Dynamical symmetries and conservation laws

Finding all dynamical symmetries of a given system of differential equations essentially means finding all of its first integrals and thus finding the general solution; this is one of the results of the analysis carried through in Section 12.3. So there is no hope of finding all dynamical symmetries in the general case, but with some luck we may find some of them if we make an appropriate ansatz for the components of the generator X (in fact, the situation is the complete analogue of the search for an integrating factor – or a point symmetry – for a first order differential equation). This has been done for several systems of second order differential equations that are derivable from a Lagrangian (compare also Section 10.3), and we shall concentrate on those systems from now on.

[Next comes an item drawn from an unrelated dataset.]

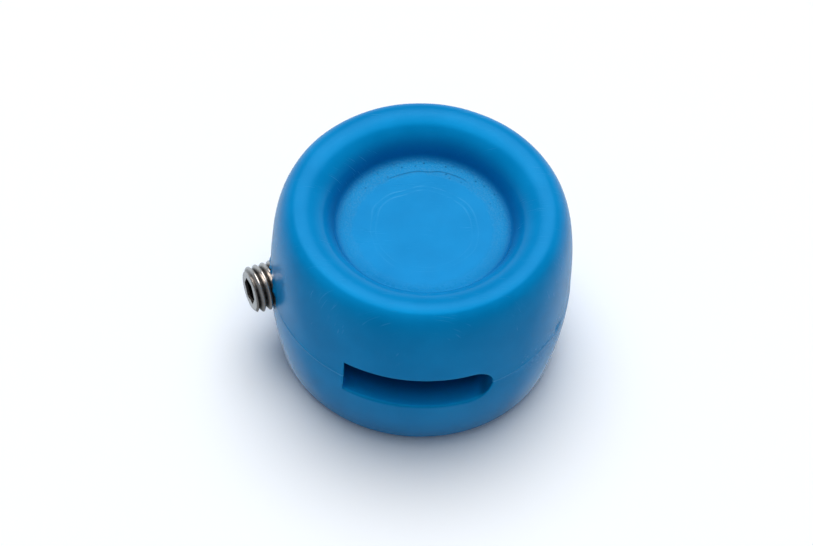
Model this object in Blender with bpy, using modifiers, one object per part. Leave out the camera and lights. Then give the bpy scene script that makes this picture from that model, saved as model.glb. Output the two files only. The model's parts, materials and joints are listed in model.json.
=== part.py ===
"""A thick moulded clamp knob for the end of a flat bar.

The blue body is turned about Z, stands on its flat base at z = 0 and has a dished top. A blind flat
slot opens at its front, at -Y, and takes the bar. A set screw at its left side turns in a brass
insert and pushes a small thrust pad against the bar's edge. All sizes are in metres.
"""

import math

import bmesh
import bpy

# Knob body
KNOB_RADIUS = 0.025
KNOB_HEIGHT = 0.0327
WAIST_Z = 0.0146           # height of the widest ring
CREST_RADIUS = 0.02035     # ring along the top of the rim
SHOULDER_POWER = 3.2       # superellipse power of the shoulder, 2 would be a plain ellipse
BASE_RADIUS = 0.0229
BASE_CORNER = 0.0008
BELLY_POWER = 1.8          # how late the lower side turns in towards the base
DISH_FLOOR_RADIUS = 0.0116
DISH_FLOOR_Z = 0.0270
DISH_WALL_RADIUS = 0.0149  # where the dish wall is steepest
DISH_WALL_Z = 0.0285
DISH_FLOOR_PULL = 0.0018   # how far the curve keeps to the floor, and then to the wall and the rim
DISH_WALL_PULL = (0.0006, 0.0010)
DISH_LIP_PULL = (0.0012, 0.0020)
DISH_RIM_PULL = 0.00295
KNOB_STEPS = 80

# Slot for the bar
SLOT_WIDTH = 0.0244
SLOT_FLOOR_Z = 0.0112
SLOT_CEILING_Z = 0.0182
SLOT_END_Y = 0.0070        # blind end, behind the knob's axis
SLOT_ROUND_END = 0.00345   # corner radius of the end away from the screw, nearly a half round
SLOT_SQUARE_END = 0.0004   # corner radius of the end that the screw comes through

# Set screw and what it runs in, as distances along its axis, inwards from the knob's surface
SCREW_ENTRY = (-0.02478, -0.00331, 0.0147)
SCREW_SKEW = 23.0          # degrees, so that the screw also drives the bar into the slot
SCREW_MAJOR = 0.0080
SCREW_MINOR = 0.00665
SCREW_PITCH = 0.00125
SCREW_FACE_AT = -0.0038
SCREW_THREAD_END_AT = 0.0082
SCREW_POINT_AT = 0.0106
SCREW_POINT_RADIUS = 0.0016
SCREW_CHAMFER = 0.0006
HEX_FLATS = 0.0040
HEX_DEPTH = 0.0042

INSERT_FROM = 0.0040
INSERT_TO = 0.0100
INSERT_RADIUS = 0.0055
INSERT_BORE_RADIUS = 0.00415
INSERT_TEETH = 24
INSERT_TOOTH = 0.0003
INSERT_GROOVE_WIDTH = 0.0014
INSERT_GROOVE_DEPTH = 0.0008

PAD_FROM = 0.0091
PAD_TO = 0.0116
PAD_RADIUS = 0.0030
PAD_SOCKET_RADIUS = 0.0019
PAD_SOCKET_DEPTH = 0.0018

FIT_GAP = 0.0003           # between pieces that touch on the real knob
BORE_RADIUS = SCREW_MAJOR / 2 + FIT_GAP
BORE_TO = 0.0156           # breaks through into the slot
CUT_PAST = 0.0060          # how far a cutter runs beyond the surface it opens


def clear_scene():
    for obj in list(bpy.data.objects):
        bpy.data.objects.remove(obj, do_unlink=True)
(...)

From Section 10.3 we know that if a Lagrangian exists, we could assign a first integral to every point symmetry that was also a Noether symmetry and that this first integral could be determined rather easily if the generator of the Noether symmetry was known. To make use of a dynamical symmetry, it would be very helpful if a similar procedure could be applied here.

Indeed, it is possible to define a subclass of the dynamical symmetries, the so-called Cartan symmetries, and to show that there is a one-to-one correspondence between gauged (ξ, = 0) Cartan symmetries and first integrals ϕ and that one can construct the first integral once the Cartan symmetry is known.